• Record excerpts
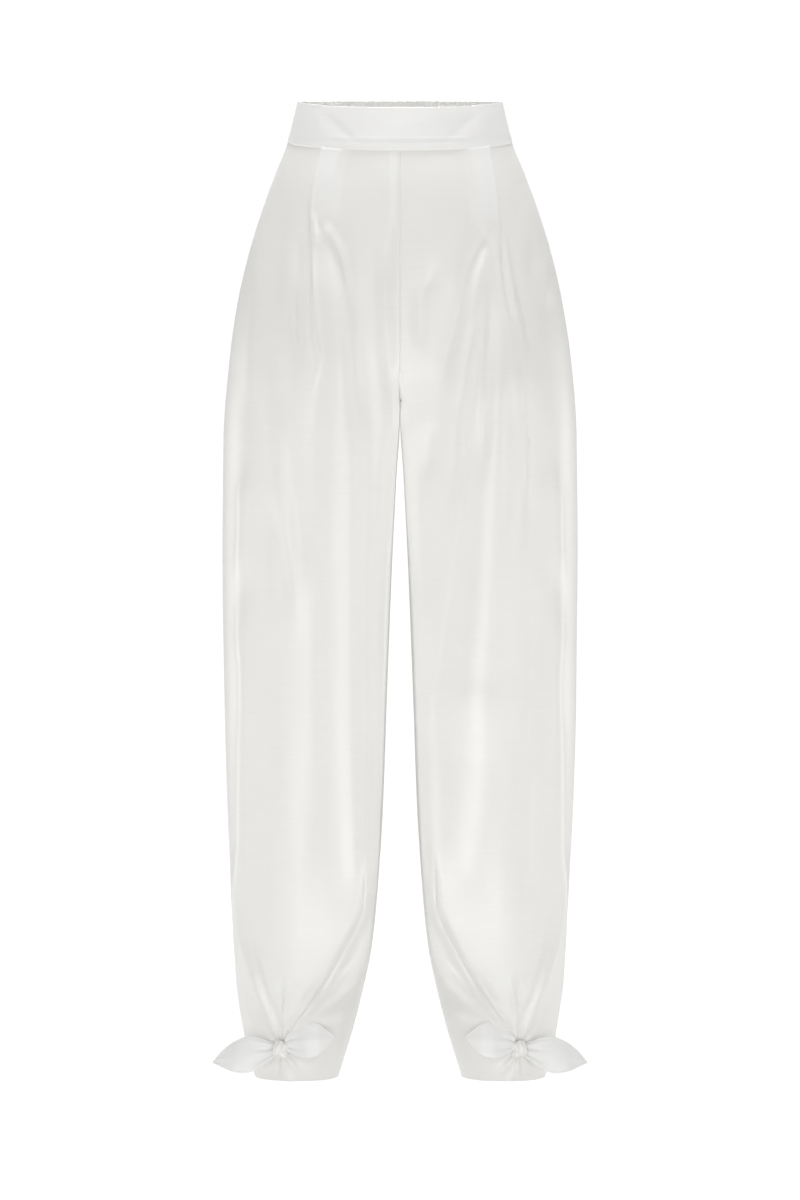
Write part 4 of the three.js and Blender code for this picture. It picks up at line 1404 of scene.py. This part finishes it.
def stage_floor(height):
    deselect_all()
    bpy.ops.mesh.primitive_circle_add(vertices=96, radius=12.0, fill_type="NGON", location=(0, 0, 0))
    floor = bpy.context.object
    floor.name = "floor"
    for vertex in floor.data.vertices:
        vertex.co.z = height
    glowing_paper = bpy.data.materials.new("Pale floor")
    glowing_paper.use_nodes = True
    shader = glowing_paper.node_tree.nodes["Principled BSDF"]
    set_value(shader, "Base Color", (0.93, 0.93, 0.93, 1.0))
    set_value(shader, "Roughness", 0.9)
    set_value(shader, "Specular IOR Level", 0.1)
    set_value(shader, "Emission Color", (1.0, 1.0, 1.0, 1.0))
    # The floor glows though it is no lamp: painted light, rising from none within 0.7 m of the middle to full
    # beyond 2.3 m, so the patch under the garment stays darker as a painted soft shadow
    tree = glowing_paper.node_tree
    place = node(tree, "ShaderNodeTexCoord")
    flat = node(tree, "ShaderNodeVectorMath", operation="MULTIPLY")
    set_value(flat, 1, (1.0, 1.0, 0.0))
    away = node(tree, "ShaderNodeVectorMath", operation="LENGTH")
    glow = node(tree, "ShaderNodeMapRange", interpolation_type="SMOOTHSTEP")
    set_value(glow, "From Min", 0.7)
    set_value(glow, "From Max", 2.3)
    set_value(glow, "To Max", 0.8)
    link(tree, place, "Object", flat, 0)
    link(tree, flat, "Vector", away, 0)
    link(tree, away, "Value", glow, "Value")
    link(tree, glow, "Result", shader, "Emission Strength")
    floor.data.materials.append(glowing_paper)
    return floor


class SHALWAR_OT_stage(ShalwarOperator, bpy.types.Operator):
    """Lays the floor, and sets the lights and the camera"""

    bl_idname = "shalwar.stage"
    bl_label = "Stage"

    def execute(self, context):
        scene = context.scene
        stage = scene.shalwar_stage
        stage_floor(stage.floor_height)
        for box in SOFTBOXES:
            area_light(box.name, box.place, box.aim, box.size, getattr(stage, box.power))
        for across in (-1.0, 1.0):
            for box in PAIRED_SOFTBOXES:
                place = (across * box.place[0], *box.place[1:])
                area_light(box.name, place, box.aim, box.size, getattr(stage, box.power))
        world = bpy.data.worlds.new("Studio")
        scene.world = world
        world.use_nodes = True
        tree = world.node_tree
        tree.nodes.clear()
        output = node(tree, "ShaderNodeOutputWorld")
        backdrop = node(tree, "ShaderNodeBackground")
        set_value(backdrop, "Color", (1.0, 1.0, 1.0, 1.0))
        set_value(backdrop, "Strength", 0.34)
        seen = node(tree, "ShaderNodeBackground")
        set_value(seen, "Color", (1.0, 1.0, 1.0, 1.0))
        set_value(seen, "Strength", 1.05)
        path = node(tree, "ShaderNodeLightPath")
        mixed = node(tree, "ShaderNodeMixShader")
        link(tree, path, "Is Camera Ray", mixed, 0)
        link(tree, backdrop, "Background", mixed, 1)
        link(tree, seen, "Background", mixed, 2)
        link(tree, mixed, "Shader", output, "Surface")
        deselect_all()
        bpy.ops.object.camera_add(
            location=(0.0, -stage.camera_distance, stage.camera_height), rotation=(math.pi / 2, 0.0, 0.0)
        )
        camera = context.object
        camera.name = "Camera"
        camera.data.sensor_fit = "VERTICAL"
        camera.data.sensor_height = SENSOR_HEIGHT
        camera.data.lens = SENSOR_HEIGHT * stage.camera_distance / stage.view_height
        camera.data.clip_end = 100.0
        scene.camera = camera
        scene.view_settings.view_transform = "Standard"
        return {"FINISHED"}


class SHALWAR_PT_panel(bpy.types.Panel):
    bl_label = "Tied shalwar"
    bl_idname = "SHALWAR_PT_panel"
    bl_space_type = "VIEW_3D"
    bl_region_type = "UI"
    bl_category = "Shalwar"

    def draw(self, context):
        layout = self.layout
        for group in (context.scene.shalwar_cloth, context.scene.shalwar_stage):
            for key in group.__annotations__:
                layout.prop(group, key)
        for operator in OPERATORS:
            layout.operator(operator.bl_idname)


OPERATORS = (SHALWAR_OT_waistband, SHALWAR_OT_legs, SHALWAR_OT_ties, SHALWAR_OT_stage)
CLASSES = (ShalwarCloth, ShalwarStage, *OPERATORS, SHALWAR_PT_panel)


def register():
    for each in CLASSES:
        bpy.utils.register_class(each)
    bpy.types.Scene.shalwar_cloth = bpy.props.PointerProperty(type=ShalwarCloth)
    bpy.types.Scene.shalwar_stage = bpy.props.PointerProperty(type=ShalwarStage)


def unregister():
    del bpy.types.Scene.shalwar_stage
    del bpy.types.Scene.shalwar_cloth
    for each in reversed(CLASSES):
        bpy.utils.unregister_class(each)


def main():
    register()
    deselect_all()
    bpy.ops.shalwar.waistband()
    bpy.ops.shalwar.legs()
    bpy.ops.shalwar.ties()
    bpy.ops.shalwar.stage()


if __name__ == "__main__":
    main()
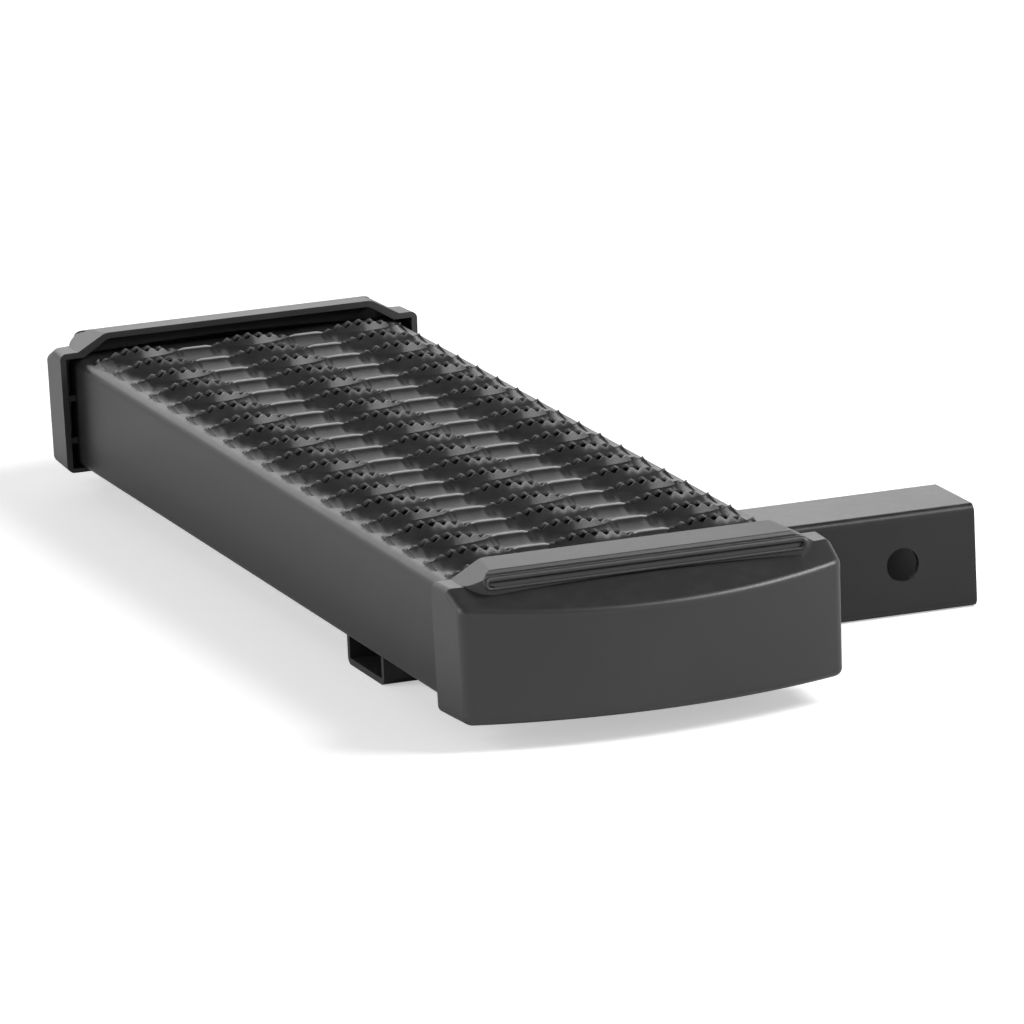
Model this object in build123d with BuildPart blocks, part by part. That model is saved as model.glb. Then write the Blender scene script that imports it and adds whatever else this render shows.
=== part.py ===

• Instructions for the task
Write the entire listing out again, word for word.

• The result
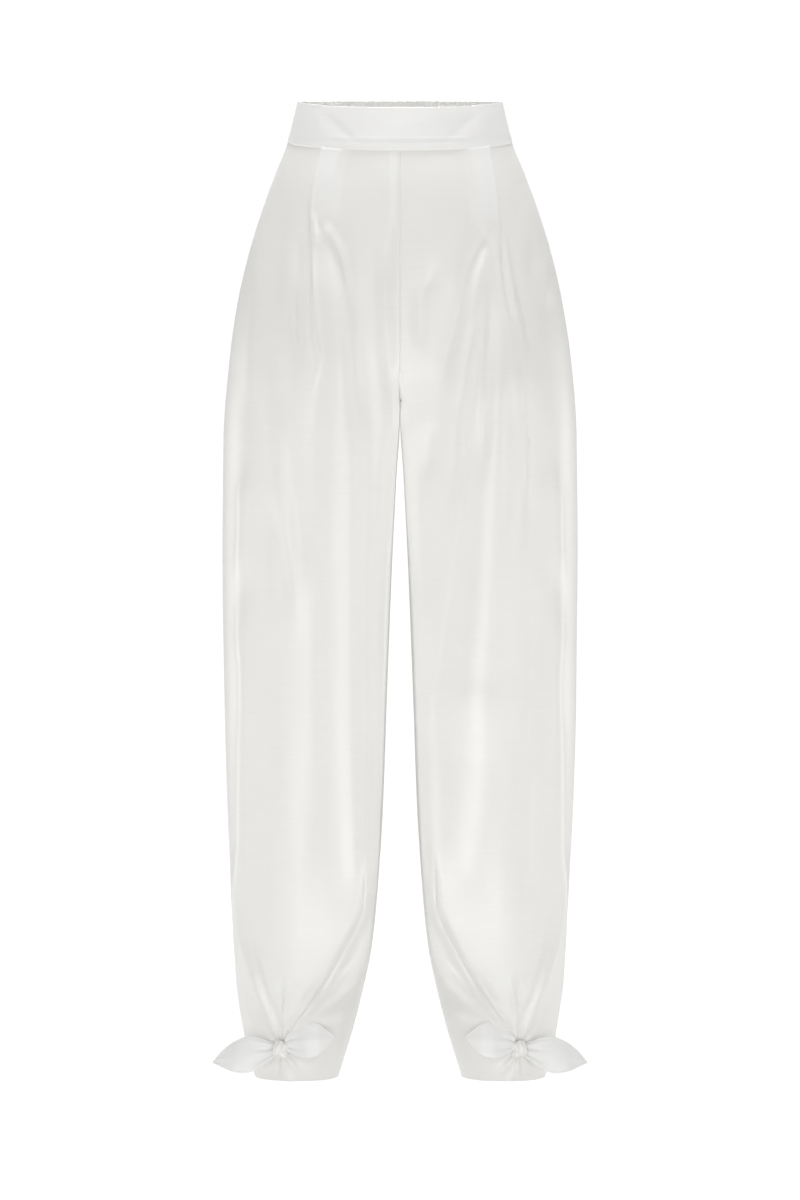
Write part 4 of the three.js and Blender code for this picture. It picks up at line 1404 of scene.py. This part finishes it.
def stage_floor(height):
    deselect_all()
    bpy.ops.mesh.primitive_circle_add(vertices=96, radius=12.0, fill_type="NGON", location=(0, 0, 0))
    floor = bpy.context.object
    floor.name = "floor"
    for vertex in floor.data.vertices:
        vertex.co.z = height
    glowing_paper = bpy.data.materials.new("Pale floor")
    glowing_paper.use_nodes = True
    shader = glowing_paper.node_tree.nodes["Principled BSDF"]
    set_value(shader, "Base Color", (0.93, 0.93, 0.93, 1.0))
    set_value(shader, "Roughness", 0.9)
    set_value(shader, "Specular IOR Level", 0.1)
    set_value(shader, "Emission Color", (1.0, 1.0, 1.0, 1.0))
    # The floor glows though it is no lamp: painted light, rising from none within 0.7 m of the middle to full
    # beyond 2.3 m, so the patch under the garment stays darker as a painted soft shadow
    tree = glowing_paper.node_tree
    place = node(tree, "ShaderNodeTexCoord")
    flat = node(tree, "ShaderNodeVectorMath", operation="MULTIPLY")
    set_value(flat, 1, (1.0, 1.0, 0.0))
    away = node(tree, "ShaderNodeVectorMath", operation="LENGTH")
    glow = node(tree, "ShaderNodeMapRange", interpolation_type="SMOOTHSTEP")
    set_value(glow, "From Min", 0.7)
    set_value(glow, "From Max", 2.3)
    set_value(glow, "To Max", 0.8)
    link(tree, place, "Object", flat, 0)
    link(tree, flat, "Vector", away, 0)
    link(tree, away, "Value", glow, "Value")
    link(tree, glow, "Result", shader, "Emission Strength")
    floor.data.materials.append(glowing_paper)
    return floor


class SHALWAR_OT_stage(ShalwarOperator, bpy.types.Operator):
    """Lays the floor, and sets the lights and the camera"""

    bl_idname = "shalwar.stage"
    bl_label = "Stage"

    def execute(self, context):
        scene = context.scene
        stage = scene.shalwar_stage
        stage_floor(stage.floor_height)
        for box in SOFTBOXES:
            area_light(box.name, box.place, box.aim, box.size, getattr(stage, box.power))
        for across in (-1.0, 1.0):
            for box in PAIRED_SOFTBOXES:
                place = (across * box.place[0], *box.place[1:])
                area_light(box.name, place, box.aim, box.size, getattr(stage, box.power))
        world = bpy.data.worlds.new("Studio")
        scene.world = world
        world.use_nodes = True
        tree = world.node_tree
        tree.nodes.clear()
        output = node(tree, "ShaderNodeOutputWorld")
        backdrop = node(tree, "ShaderNodeBackground")
        set_value(backdrop, "Color", (1.0, 1.0, 1.0, 1.0))
        set_value(backdrop, "Strength", 0.34)
        seen = node(tree, "ShaderNodeBackground")
        set_value(seen, "Color", (1.0, 1.0, 1.0, 1.0))
        set_value(seen, "Strength", 1.05)
        path = node(tree, "ShaderNodeLightPath")
        mixed = node(tree, "ShaderNodeMixShader")
        link(tree, path, "Is Camera Ray", mixed, 0)
        link(tree, backdrop, "Background", mixed, 1)
        link(tree, seen, "Background", mixed, 2)
        link(tree, mixed, "Shader", output, "Surface")
        deselect_all()
        bpy.ops.object.camera_add(
            location=(0.0, -stage.camera_distance, stage.camera_height), rotation=(math.pi / 2, 0.0, 0.0)
        )
        camera = context.object
        camera.name = "Camera"
        camera.data.sensor_fit = "VERTICAL"
        camera.data.sensor_height = SENSOR_HEIGHT
        camera.data.lens = SENSOR_HEIGHT * stage.camera_distance / stage.view_height
        camera.data.clip_end = 100.0
        scene.camera = camera
        scene.view_settings.view_transform = "Standard"
        return {"FINISHED"}


class SHALWAR_PT_panel(bpy.types.Panel):
    bl_label = "Tied shalwar"
    bl_idname = "SHALWAR_PT_panel"
    bl_space_type = "VIEW_3D"
    bl_region_type = "UI"
    bl_category = "Shalwar"

    def draw(self, context):
        layout = self.layout
        for group in (context.scene.shalwar_cloth, context.scene.shalwar_stage):
            for key in group.__annotations__:
                layout.prop(group, key)
        for operator in OPERATORS:
            layout.operator(operator.bl_idname)


OPERATORS = (SHALWAR_OT_waistband, SHALWAR_OT_legs, SHALWAR_OT_ties, SHALWAR_OT_stage)
CLASSES = (ShalwarCloth, ShalwarStage, *OPERATORS, SHALWAR_PT_panel)


def register():
    for each in CLASSES:
        bpy.utils.register_class(each)
    bpy.types.Scene.shalwar_cloth = bpy.props.PointerProperty(type=ShalwarCloth)
    bpy.types.Scene.shalwar_stage = bpy.props.PointerProperty(type=ShalwarStage)


def unregister():
    del bpy.types.Scene.shalwar_stage
    del bpy.types.Scene.shalwar_cloth
    for each in reversed(CLASSES):
        bpy.utils.unregister_class(each)


def main():
    register()
    deselect_all()
    bpy.ops.shalwar.waistband()
    bpy.ops.shalwar.legs()
    bpy.ops.shalwar.ties()
    bpy.ops.shalwar.stage()


if __name__ == "__main__":
    main()
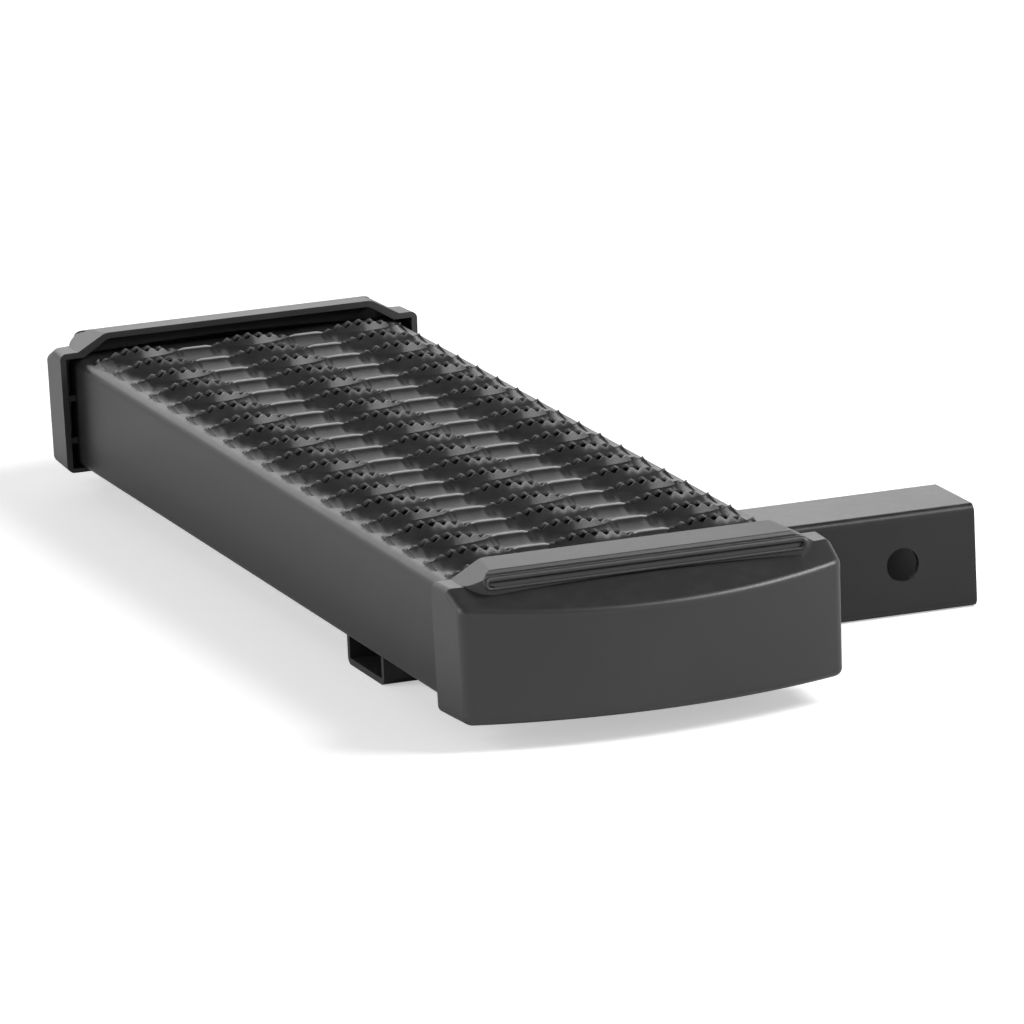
Model this object in build123d with BuildPart blocks, part by part. That model is saved as model.glb. Then write the Blender scene script that imports it and adds whatever else this render shows.
=== part.py ===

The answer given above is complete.